The job engine will use reflection to look for classes implementing the IScheduledJob or IScheduledJob<TParameters> interfaces and automatically register them. This is only done automatically for the entry assembly so if you have multiple .NET projects that contains job classes you need to register the assemblies with the service.

There's an extension method on IServiceCollection called AddNexus().AddScheduledJobs() which you can call to scan that assembly for jobs like this:

builder.Services.AddNexus().AddScheduledJobs(options =>
{
    options.AssembliesToScanForJobs.Add(typeof(MyJob).Assembly);
});

If you have assemblies that contains some jobs you don't want to register for some reason you can use the options property ScheduledJobFilter like this:

builder.Services.AddNexus().AddScheduledJobs(options =>
{
    options.ScheduledJobFilter = jobType => jobType != typeof(JobThatIDontWant);
});

Log retention

By default the job history is stored for 30 days but you can configure for how long job history and logs should be stored like this:

builder.Services.AddNexus().AddScheduledJobs(options =>
{
    options.DefaultHistoricalRunsRetention = TimeSpan.FromDays(10);
});

You can also specify this per job with the [ScheduledJob] attribute like this:

[ScheduledJob("MyJob", HistoricalRunsRetention = "30.00:00")]
public class MyJob : IScheduledJob
{
    ...
}

The string you set is any string that can be passed to TimeSpan.Parse() or the special string forever to indicate that Nexus should never delete the job history.

Note that this value can be updated in the Admin UI under the More button on the job details page.

Extra job runs

A job typically starts either by its schedule saying that it should start or by someone manually starting the job.
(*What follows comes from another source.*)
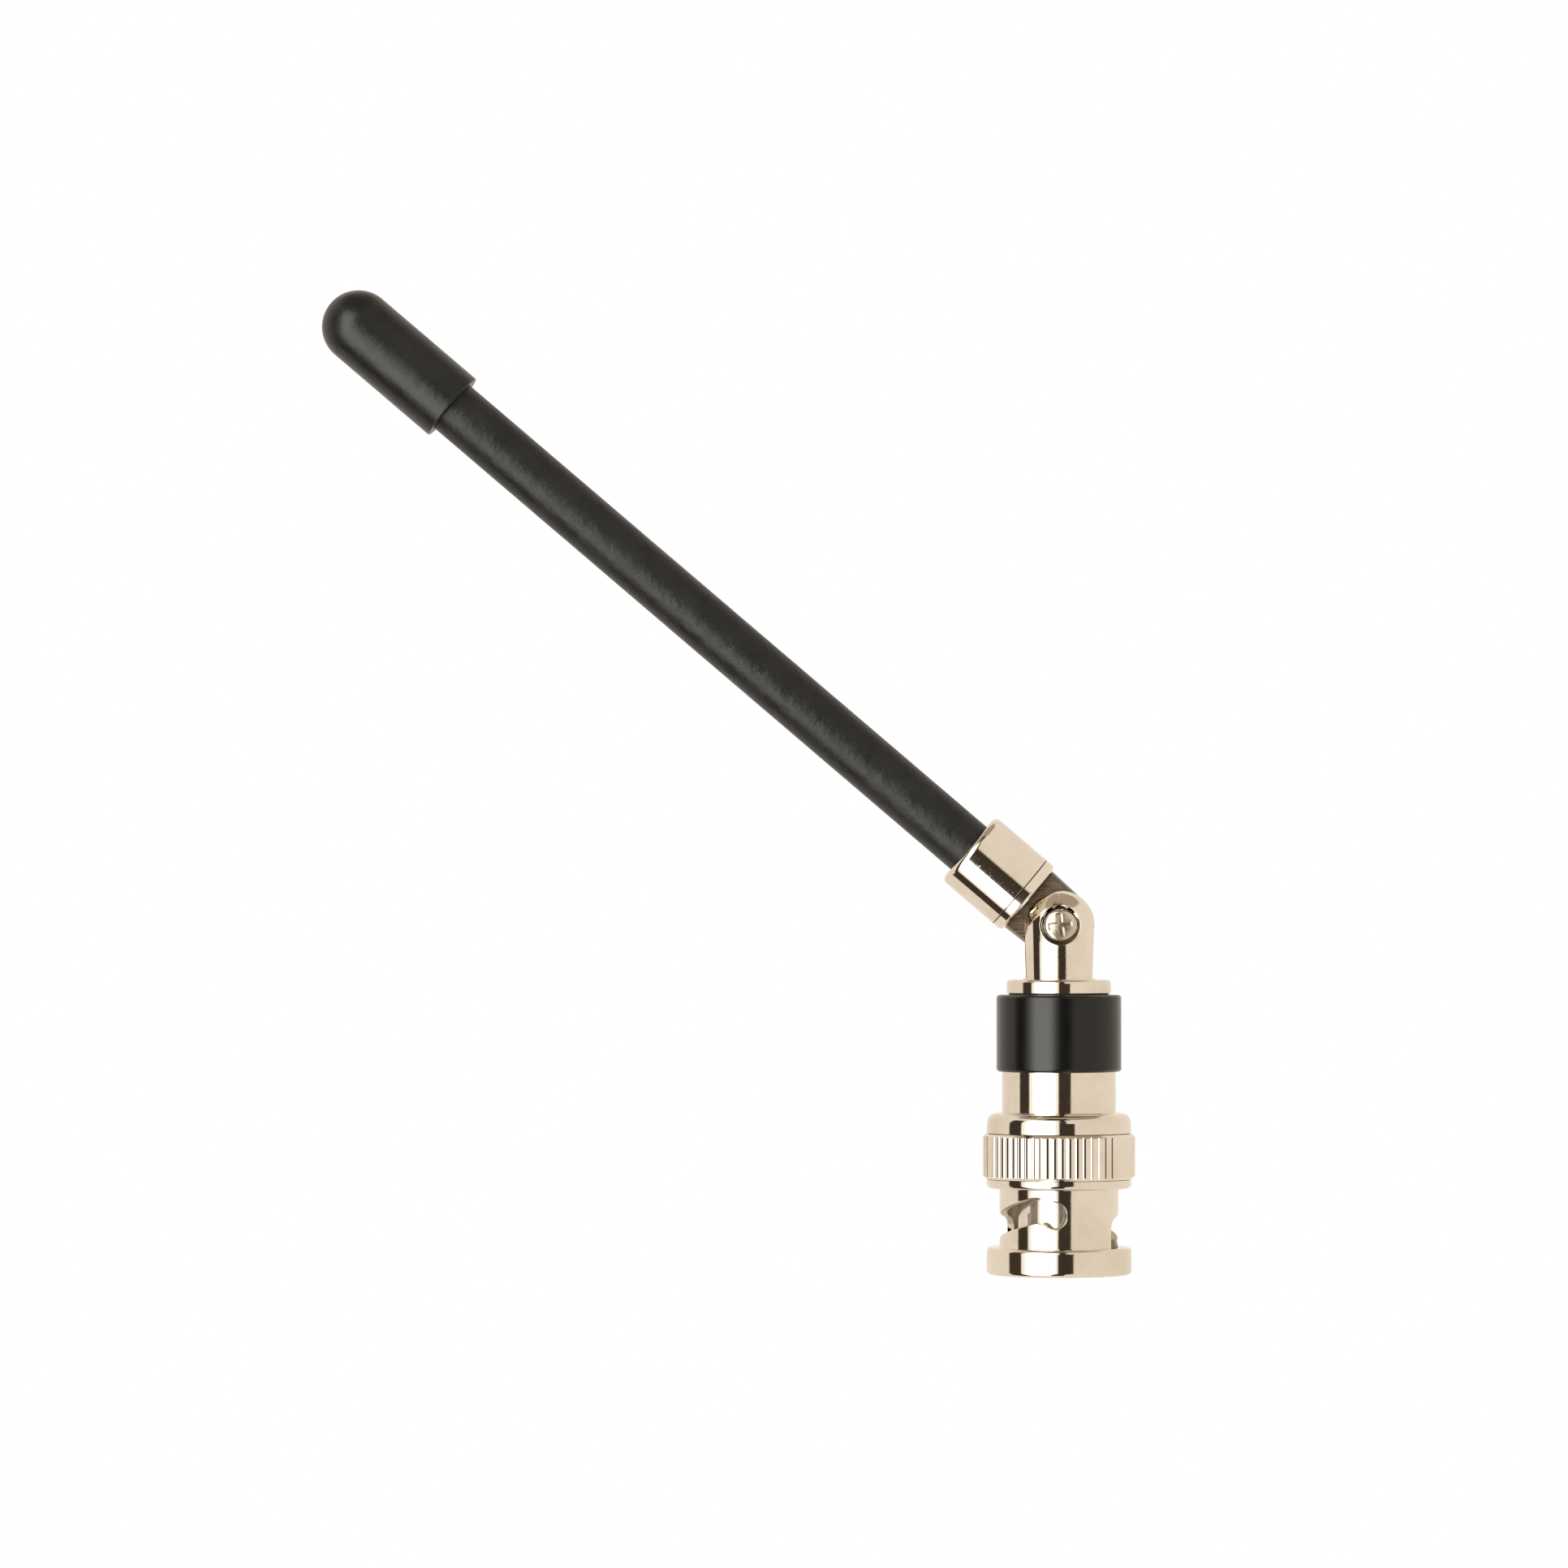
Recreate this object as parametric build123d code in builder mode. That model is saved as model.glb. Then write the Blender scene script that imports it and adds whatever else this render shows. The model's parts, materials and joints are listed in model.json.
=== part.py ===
from build123d import *
from math import cos, radians, sin, sqrt
import os

# Elbowed whip antenna on a bayonet plug. Millimetres, +Z up the plug's axis, and the origin at the
# centre of the plug's open end. The whip leans towards -X, and its pivot runs along Y.

# --- clearances -------------------------------------------------------------------------------------
ASSEMBLED = 0.02        # gap between two pieces of one body, one inside the other
RUNNING = 0.08          # radial gap where the coupling nut turns and slides
PIVOT_RUNNING = 0.05    # radial gap of the tongue on the pivot screw
FACE_GAP = 0.02         # gap between flat faces that move on each other
NUT_BACK_GAP = 0.05     # gap behind the coupling nut at rest

# --- outer contact, whose shank carries the coupling nut ---------------------------------------------
CONTACT_R = 3.9
CONTACT_WALL = 0.6
CONTACT_TIP_FLARE = 0.14
CONTACT_TIP_Z = 2.3
CONTACT_TIP_LENGTH = 1.3
CONTACT_TAPER = 0.6
SLIT_WIDTH = 0.34
SLIT_LENGTH = 3.6
SLIT_COUNT = 4
SLIT_AZIMUTH = -50.2
FLANGE_THICKNESS = 1.0
SHANK_SEAT = 2.1        # length of shank inside the rear body

# --- coupling nut, from its bore outward and from its open end up --------------------------------------
NUT_BORE_R = 4.93       # clears the shell of the mating socket
NUT_LIP = 1.05          # thickness of the lip that holds the nut on
BARREL_WALL = 0.735
RIM_STEP = 1.235        # from the barrel out to the rim and the shoulder
KNURL_STEP = 0.35       # from the shoulder out to the knurl
CROWN_STEP = 0.1        # how far the crown tapers in
RIM_HEIGHT = 2.6
RIM_EDGE = 0.4
BARREL_LENGTH = 5.6
SHOULDER_LENGTH = 0.9
KNURL_HEIGHT = 4.3
KNURL_CHAMFER = 0.3
KNURL_TEETH = 56
KNURL_DEPTH = 0.2
CROWN_LENGTH = 1.95
CROWN_EDGE = 0.9
LEAD_IN = 0.25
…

But a job can also have extra runs outside of it's normal schedule.

An extra run can be scheduled either using the API endpoint POST /jobs/{jobName}/start?startAt=2022-08-19T12:00:00 (date should be in UTC) or using the service IScheduledJobMetaDataRepository.ScheduleExtraRunAsync().

Starting a job programatically

To explicitly start a job through code you have two options. You can either use the API endpoint POST /jobs/{jobName}/start or use the service IJobStartRequester.

When you do this an extra run of the job is scheduled to start as soon as possible. If the job is currently running another run will start immediately after.

Job parallelism and mutexes

The engine guarantees that a single job never executes multiple times in parallel. Even if it's scheduled to run for eg ten times per minute it will only run once per minute if it takes 60 seconds to complete.

Only one instance is allowed to have the job running at any given time. This is done because many jobs communicate with external data sources and having the same job doing that in parallel can often cause bugs. If you wish to speed things up you should start multiple threads inside your job to parallelize the work.

If you have two or more jobs that you want to ensure never run at the same time you can use the [RequireJobMutex] attribute on your job. Here's an example:

[RequireJobMutex("SomeMutex")]
[RequireJobMutex("SomeOtherMutex")]
public class Job1 : IScheduledJob
{
    // Code omitted for brevity
}

[RequireJobMutex("SomeMutex")]
public class Job2 : IScheduledJob
{
    // Code omitted for brevity
}

[RequireJobMutex("SomeOtherMutex")]
public class Job3 : IScheduledJob
{
    // Code omitted for brevity
}

In this example Job1 can never run at the same time as Job2 and Job3. Job2 can run at the same time as Job3 but not as Job1 since Job2 and Job3 needs different mutexes.

In more advanced scenarios where you want multiple jobs to process the same queue with different filters you can acquire mutexes dynamically as part of the job execution instead:

public class MyJob(IScheduledJobMetaDataRepository jobMetaDataRepository)
{
    public async Task<JobResults> ExecuteAsync(CancellationToken cancellationToken)
    {
        await using var _ = await jobMetaDataRepository.AcquireMutexesAsync(["some-mutex-name"], cancellationToken: cancellationToken);

        // The mutex has been acquired

        return JobResults.Completed();
    }
}

The mutexes are decentralized and safe to use with multiple Nexus servers/instances running your jobs. If you're only using a single server you're probably better of using SemaphoreSlim to handle locking.

Job middlewares

In some cases you want to wrap the execution of a job. You might want to add additional log context properties or instrument the job execution in some way. To achieve this you can register one or more IScheduledJobMiddleware instances in the service collection. Eg:

public class MyJobMiddleware(ILogger<MyJobMiddleware> logger) : IScheduledJobMiddleware
{
    public async Task<JobResults> ExecuteAsync(ScheduledJobDescriptor scheduledJobDescriptor, Func<Task<JobResults>> executeJob)
    {
        using logger.BeingScope(new Dictionary<string, object> {{ "JobName", scheduledJobDescriptor.Name }});
        return await executeJob();
    }
}

// Register the middleware
builder.Services.AddSingleton<IScheduledJobMiddleware, MyJobMiddleware>();

Organizing the Admin UI

If you have a lot of jobs you can group jobs in the Admin UI by a category, just like you can with queues. Set a category in the ScheduledJob attribute like this:

[ScheduledJob("myjob", Category = "My category")]
public class MyJob : IScheduledJob
{
}

Or set the category through the Admin UI under the More button on the job details page.